La meilleure preuve de la pérennité de ce cri de rage devenu iconique dans le monde entier, en particulier grâce au film culte de Tony Richardson, avec Tom Courtenay et Michael Redgrave, est la remarquable nouvelle adaptation pour le théâtre mise en scène par Patrick Mons , à la fois maître d’œuvre et coureur fougueux en jogging et running, qui parcourt en temps réel devant les spectateurs les 5 miles de cette compétition initiatique. Il est accompagné du saxophoniste Esaïe Cid, en habit de soirée qui ponctue le monologue de Colin sur la musique inoubliable d’Art Pepper, de David Cid, créateur vidéo qui éclaire et donne vie à la piste au sol et projette sur le rideau de scène un arrière-plan féérique ; un intermède comique représente en ombre chinoise le bobby ‘à la face d’Hitler’ qui interroge Colin sur le pas de la porte . Les lumières de Yann Le Bras laissent une place importante aux ombres évoquant parfois Le Troisième Homme , l’ingénieur du son, Guillaume Billaux entrelace les chaudes sonorités du saxophone et le souffle de Colin tout en faisant entendre les ‘flic-flac, flip-flap, trotte-trotte’du coureur sur la piste.

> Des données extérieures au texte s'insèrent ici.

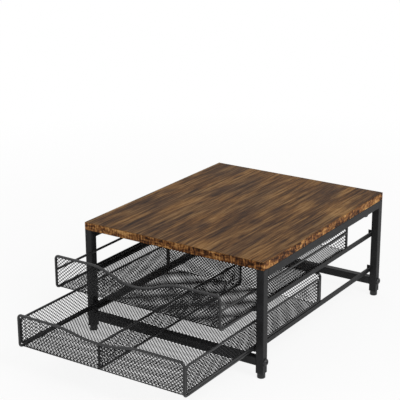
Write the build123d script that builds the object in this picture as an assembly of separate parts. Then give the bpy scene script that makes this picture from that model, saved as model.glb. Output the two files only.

Le long monologue intérieur de Colin est entrecoupé achronologiquement par une profonde réflexion sur les circonstances qui l’ont amené en prison, l’épisode de la mort de son père, la vie avec sa mère et ses frères. Le texte du monologue a conservé toute sa vigueur, son authenticité et sa raison d’être au XXIème siècle.

Sillitoe disait qu’il écrivait avec la tête et avec les tripes (Le Monde, 12 décembre 1986), l’adaptation de Patrick Mons respecte parfaitement ces deux niveaux de lecture et les fait vivre intensément aux spectateurs de cette course solitaire qui symbolise la vie de chacun d’entre nous.